The security establishment has become alive to this threat and have not only enhanced security precautions for top rung military and police officials but have also warned security installations which are possible targets. These include those in the Weli Oya sector and the Eastern province. There have also been warnings of possible attacks on Mannar island. Weaponry from LTTE bases in Kilinochchi are reported to have been moved towards Viduthalthivu for this purpose. Some warnings speak of a retaliatory strike in the next few days. Even the security of VVIP and VIP politicos have been strengthened after protection groups said they wanted to take no chances.

One security source likened Shankar's affinity to Tiger leader Prabhakaran to be almost similar to the relationship the latter enjoyed with his erstwhile friend and colleague, Charles Anthony. It was to avenge the security forces killing of Charles Anthony, his close friend and confidante that Mr.

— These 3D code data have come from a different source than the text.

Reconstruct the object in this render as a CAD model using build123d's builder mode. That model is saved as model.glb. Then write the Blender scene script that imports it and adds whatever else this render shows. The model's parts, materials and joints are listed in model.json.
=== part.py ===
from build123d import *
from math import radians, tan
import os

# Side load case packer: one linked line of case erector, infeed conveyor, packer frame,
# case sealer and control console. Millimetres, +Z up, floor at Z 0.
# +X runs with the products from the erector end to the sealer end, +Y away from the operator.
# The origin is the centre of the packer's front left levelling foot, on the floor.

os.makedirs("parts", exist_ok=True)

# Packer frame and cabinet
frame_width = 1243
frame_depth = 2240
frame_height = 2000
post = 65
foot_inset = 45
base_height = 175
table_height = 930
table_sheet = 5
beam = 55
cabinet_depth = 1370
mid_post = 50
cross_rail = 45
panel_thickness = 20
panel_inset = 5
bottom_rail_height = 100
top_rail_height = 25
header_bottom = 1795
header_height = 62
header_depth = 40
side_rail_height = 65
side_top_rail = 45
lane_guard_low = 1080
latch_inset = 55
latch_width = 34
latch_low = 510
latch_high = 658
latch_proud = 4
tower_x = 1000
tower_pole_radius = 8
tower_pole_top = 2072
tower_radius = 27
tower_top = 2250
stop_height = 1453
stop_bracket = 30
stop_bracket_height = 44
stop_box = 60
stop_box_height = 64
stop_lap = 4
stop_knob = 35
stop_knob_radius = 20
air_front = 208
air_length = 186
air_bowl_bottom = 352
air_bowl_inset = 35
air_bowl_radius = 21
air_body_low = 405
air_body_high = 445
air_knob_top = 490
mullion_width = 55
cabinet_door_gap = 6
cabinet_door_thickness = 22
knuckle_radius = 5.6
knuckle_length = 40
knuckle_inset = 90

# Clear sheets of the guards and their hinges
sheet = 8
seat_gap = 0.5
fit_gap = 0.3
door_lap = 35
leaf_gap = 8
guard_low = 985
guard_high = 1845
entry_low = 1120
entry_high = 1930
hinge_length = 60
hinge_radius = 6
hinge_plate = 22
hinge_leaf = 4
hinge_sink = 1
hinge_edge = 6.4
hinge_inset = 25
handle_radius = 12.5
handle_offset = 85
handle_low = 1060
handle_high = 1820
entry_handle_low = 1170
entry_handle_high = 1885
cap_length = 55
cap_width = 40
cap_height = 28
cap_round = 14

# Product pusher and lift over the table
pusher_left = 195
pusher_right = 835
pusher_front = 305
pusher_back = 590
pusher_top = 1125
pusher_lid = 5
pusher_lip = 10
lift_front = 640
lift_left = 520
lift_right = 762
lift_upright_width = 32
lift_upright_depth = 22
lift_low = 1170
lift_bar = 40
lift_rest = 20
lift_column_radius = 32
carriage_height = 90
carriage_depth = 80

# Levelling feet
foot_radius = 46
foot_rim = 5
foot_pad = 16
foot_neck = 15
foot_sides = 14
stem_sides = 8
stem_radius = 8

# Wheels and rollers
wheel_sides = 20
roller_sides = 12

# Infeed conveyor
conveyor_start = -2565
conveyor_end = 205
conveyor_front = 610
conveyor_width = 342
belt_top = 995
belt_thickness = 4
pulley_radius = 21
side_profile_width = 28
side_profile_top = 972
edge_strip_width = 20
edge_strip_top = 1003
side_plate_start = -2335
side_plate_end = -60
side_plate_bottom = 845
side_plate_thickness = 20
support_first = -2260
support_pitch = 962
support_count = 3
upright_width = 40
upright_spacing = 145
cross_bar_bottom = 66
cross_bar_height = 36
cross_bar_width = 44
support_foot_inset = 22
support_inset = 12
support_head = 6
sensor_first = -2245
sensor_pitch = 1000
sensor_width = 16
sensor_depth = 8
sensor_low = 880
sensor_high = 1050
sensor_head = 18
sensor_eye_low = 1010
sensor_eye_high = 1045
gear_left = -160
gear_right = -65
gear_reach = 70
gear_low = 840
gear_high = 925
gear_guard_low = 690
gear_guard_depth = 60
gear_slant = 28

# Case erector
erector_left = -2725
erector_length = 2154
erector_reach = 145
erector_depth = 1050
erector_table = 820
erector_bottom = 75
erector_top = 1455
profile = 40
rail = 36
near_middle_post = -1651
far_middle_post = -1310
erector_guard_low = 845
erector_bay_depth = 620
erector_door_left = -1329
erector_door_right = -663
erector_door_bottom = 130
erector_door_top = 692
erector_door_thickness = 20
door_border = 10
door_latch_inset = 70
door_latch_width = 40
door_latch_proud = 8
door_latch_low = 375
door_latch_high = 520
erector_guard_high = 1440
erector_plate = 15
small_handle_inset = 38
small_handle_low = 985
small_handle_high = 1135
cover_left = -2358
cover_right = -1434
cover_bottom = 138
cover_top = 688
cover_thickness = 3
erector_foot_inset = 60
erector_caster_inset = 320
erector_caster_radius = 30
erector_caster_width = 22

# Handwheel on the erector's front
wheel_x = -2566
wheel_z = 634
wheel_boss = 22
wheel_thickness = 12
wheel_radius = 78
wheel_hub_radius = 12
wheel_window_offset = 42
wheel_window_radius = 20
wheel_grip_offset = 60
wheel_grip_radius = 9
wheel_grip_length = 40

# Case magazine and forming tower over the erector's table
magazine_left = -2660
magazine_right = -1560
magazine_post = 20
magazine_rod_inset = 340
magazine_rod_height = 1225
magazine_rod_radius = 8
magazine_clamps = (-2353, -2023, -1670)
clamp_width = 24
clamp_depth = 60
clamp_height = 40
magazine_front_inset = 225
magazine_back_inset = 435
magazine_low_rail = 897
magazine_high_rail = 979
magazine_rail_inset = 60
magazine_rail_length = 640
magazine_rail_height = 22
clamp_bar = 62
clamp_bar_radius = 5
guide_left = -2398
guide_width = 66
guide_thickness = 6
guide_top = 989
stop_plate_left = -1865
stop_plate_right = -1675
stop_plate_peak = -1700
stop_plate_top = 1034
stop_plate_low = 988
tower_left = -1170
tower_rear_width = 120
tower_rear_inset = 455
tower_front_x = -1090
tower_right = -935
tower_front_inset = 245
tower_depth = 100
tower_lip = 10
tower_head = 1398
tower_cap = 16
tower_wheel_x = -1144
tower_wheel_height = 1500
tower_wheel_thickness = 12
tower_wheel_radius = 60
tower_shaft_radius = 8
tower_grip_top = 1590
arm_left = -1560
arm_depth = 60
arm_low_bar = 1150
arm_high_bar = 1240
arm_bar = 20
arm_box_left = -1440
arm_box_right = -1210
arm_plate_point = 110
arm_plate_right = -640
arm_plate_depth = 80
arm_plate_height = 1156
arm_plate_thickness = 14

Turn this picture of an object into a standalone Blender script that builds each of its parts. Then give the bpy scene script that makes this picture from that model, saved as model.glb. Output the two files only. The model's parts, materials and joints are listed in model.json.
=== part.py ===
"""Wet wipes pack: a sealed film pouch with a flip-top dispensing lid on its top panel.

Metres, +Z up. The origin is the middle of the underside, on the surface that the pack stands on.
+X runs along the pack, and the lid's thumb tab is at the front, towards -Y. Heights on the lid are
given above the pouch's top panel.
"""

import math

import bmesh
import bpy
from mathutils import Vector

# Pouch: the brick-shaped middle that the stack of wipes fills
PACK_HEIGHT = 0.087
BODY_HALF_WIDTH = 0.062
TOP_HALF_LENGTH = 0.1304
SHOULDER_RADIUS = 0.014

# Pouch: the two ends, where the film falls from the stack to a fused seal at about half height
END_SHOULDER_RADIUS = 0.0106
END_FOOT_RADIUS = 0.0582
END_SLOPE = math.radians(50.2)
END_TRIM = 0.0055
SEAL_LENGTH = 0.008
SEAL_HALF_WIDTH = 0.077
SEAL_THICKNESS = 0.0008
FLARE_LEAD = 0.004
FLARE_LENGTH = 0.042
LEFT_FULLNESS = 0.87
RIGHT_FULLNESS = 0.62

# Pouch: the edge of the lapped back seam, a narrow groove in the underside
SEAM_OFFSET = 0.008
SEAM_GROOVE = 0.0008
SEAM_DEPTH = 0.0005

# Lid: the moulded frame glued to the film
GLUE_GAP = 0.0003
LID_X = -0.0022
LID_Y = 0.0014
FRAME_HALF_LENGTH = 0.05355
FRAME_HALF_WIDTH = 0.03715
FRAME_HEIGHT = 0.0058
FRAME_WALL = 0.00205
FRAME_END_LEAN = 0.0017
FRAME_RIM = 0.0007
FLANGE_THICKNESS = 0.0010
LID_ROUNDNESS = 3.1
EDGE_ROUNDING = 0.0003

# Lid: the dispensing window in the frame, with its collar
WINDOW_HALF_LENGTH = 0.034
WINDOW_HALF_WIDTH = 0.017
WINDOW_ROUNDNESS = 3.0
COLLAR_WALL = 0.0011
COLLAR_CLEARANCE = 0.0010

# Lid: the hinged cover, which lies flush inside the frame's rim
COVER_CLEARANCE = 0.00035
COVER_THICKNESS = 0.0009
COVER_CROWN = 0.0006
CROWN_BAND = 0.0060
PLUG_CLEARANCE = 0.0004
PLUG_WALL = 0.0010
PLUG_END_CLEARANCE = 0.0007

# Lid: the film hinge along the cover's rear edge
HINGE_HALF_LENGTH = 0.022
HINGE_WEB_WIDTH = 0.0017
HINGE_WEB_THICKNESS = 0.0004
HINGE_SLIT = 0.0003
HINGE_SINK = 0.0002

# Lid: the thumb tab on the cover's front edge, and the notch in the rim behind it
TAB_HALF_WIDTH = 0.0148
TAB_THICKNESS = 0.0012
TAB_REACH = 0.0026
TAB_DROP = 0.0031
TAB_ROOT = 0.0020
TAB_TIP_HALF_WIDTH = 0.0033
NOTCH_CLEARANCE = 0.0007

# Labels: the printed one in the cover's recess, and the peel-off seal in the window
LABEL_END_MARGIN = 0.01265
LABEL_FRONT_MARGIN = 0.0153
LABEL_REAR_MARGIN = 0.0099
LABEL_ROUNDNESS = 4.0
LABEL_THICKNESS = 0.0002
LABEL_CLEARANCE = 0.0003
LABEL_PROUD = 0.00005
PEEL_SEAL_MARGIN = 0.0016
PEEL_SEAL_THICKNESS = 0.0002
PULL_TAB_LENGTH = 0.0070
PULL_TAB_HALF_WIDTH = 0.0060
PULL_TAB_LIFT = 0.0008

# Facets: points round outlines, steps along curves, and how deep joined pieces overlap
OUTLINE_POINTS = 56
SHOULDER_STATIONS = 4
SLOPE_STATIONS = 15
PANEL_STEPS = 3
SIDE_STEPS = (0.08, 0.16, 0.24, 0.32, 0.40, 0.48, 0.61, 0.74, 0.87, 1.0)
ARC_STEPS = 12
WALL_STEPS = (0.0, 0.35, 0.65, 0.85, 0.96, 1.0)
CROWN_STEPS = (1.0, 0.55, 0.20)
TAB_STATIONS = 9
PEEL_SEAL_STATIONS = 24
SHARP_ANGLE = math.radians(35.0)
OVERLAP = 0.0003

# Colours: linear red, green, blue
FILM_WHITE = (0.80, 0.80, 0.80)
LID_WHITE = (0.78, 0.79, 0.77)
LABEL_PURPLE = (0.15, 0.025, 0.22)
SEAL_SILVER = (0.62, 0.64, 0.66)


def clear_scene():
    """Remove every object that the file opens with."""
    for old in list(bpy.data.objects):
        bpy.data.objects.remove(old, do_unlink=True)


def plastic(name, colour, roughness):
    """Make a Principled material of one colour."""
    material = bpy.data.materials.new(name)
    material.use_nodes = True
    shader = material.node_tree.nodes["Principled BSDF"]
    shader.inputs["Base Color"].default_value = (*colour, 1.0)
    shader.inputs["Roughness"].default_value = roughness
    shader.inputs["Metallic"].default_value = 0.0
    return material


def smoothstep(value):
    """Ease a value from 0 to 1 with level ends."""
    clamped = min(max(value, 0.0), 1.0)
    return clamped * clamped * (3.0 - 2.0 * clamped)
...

Prabhakaran triggered off the first LTTE landmine explosion at Tinnelveli, near Jaffna in July 1983, that killed 13 soldiers – the event that triggered off ethnic violence in July 1983. He also named his son Charles Anthony and later gave the same name to a "battle hardened" fighting unit.

And now, 19 years later, threats of an impending retaliatory strike will not only dim further prospects for any peace talks but also propel a military, which has refrained from offensive action since "Operation Agni Khiela," in April this year, to go into high gear.

Whether a Government, still saddled with a political crisis and a deteriorating economy, can cope with the new situation now developing is the billion dollar question. More so with Tiger guerrillas poised to attack military targets and the international community, now rallying together to fight terrorism, urging Sri Lanka to talk peace. That appears to be the new no win situation for Sri Lanka.